VR is often regarded as a solitary experience, but with Google’s Pixel 2 and the new Daydream View it might be hard for anyone in the room to not become curious or even involved in what someone is experiencing in a virtual world.

That’s because of the almost overpowering loudness of the stereo front-facing speakers with Google’s new phone. The sound system on the Pixel 2 and Pixel 2 XL standout as an innovation all its own. The audio impressively enhances immersion, providing a directional audio effect similar to wearing headphones. But the absence of those buds in your ears enhances immersion in a virtual world because it is just one less reminder there’s technology transporting you somewhere else. Simultaneously, my unobstructed ears allowed me to hear what people are saying outside VR as well — if they aren’t drowned out by the overwhelming speaker volume of course.

This might seem generally pretty minor but it’s a big step forward. The upcoming Oculus Go headset from Facebook looks like it will include integrated audio situated at the sides of your head that might leave your ears similarly unobstructed.

This audio effect, combined with general improvements to the weight, comfort, fitting, and optics of the new Daydream View means Google has done an excellent job matching or in some ways exceeding the capabilities of its direct rival — Gear VR. There’s even a heat sink built into the phone’s cradle helping to keep you inside VR for longer as it keeps the device cool. All of the issues with fitting that plagued the first version of the fabric-laden headset are gone. There’s now a top strap that balances out weight well and it fits more head shapes and sizes. When I offered the original Daydream View to some members of my family they found the system didn’t fit well — it needed to be supported by hand in some cases. The new system, however, fit snug.
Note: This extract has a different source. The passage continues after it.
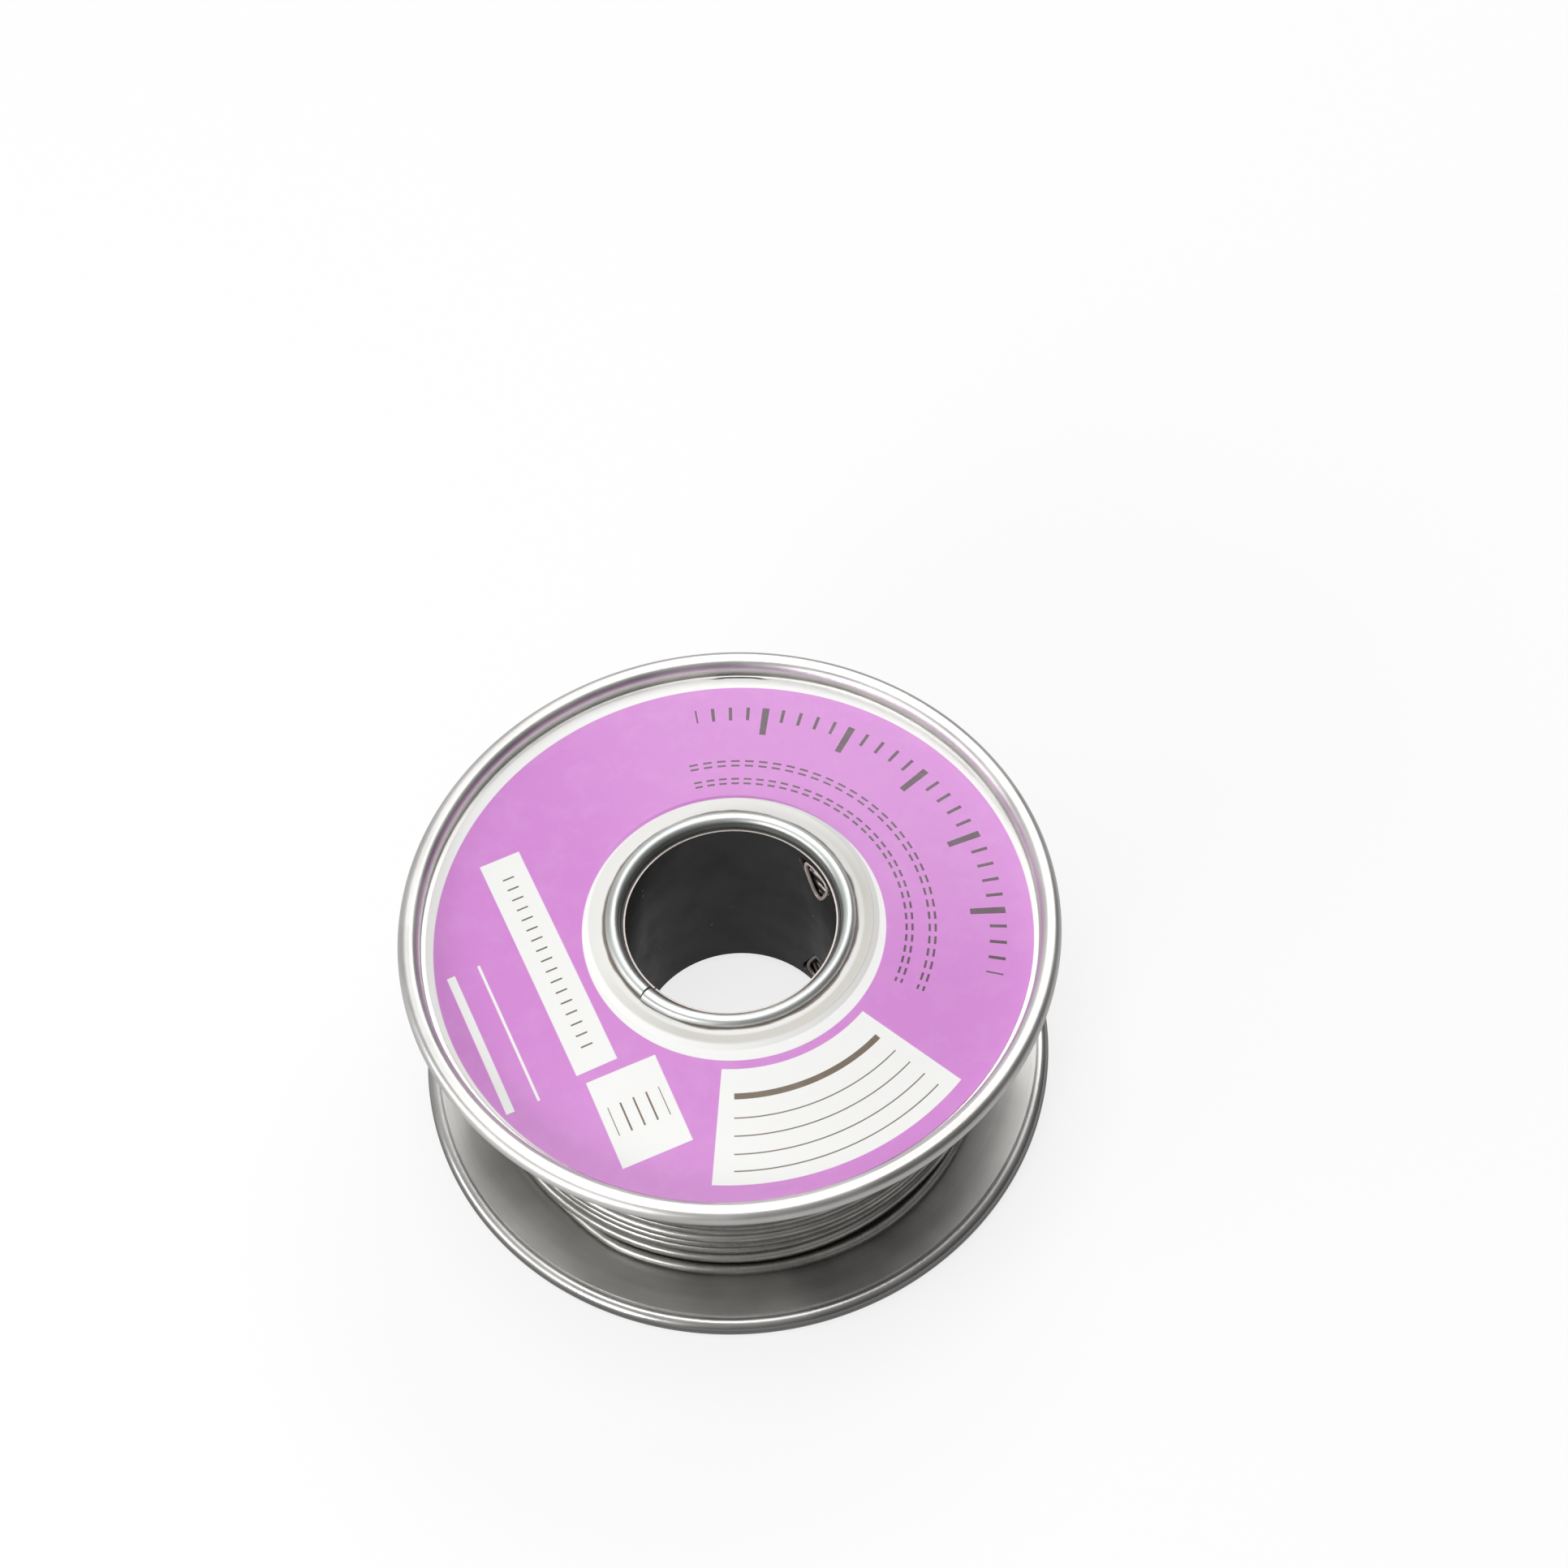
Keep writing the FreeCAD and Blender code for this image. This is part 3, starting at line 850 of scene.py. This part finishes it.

There still appears to be light leakage from the outside depending whether you’re using the Pixel 2 or the Pixel 2 XL and how the phone is situated inside the cradle. This issue seemed to be less of a problem with the larger Pixel 2 XL. In some cases it was possible to put my hands to the sides of the phone and the light leaking in from the outside disappeared.

As my family gathered on the couch we enjoyed one of the best times together using VR that we’ve ever had. My TV has a built-in Chromecast and Daydream now supports this streaming functionality at the system level (this feature is also included in the Gear VR). On Daydream, Google has made great strides to smooth out the process of entering VR and sharing with friends. So you just place the phone easily in the cradle, turn on Chromecast streaming and you’ve transformed VR from a solitary experience to a social one. We took turns wearing the headset and watching on TV what the person in VR was seeing.

At the Oculus Connect developers conference last week executives discussed how important it is to decrease friction for diving into a VR experience. Right now, I believe Daydream View represents the quickest way to enter VR and see what your friends and family are seeing. The headset could sit next to our couch and in just a matter of seconds we can enter VR and broadcast what we’re seeing to everyone else. While Gear VR remains close to Daydream View when it comes to this functionality, this ease of use absolutely blows away any wired system. I find myself kept out of VR on numerous occasions because it’s a pain to setup. Daydream View erases those hangups well.

Many of my favorite VR experiences inside Gear VR were absent inside Daydream View. So although Google has made great strides with the comfort and quality of its VR experience, there are still reasons to consider a phone like the Samsung Note 8 for VR since it can access content from both Google Play and the Oculus Store. Of course, people are likely to pick the Pixel 2 or Pixel 2 XL for its incredible camera, thus tying you into the Daydream ecosystem.

Google has made the easiest way to enter into high-quality VR, for the time being at least. The presence of Google’s apps like Google Photos, Street View and Google Play movies offers access to a lot of great content too. The whole package is quite expensive, though, and with Oculus just a few months away from shipping the $200 Oculus Go it is something to consider if you don’t really need to upgrade your phone right now.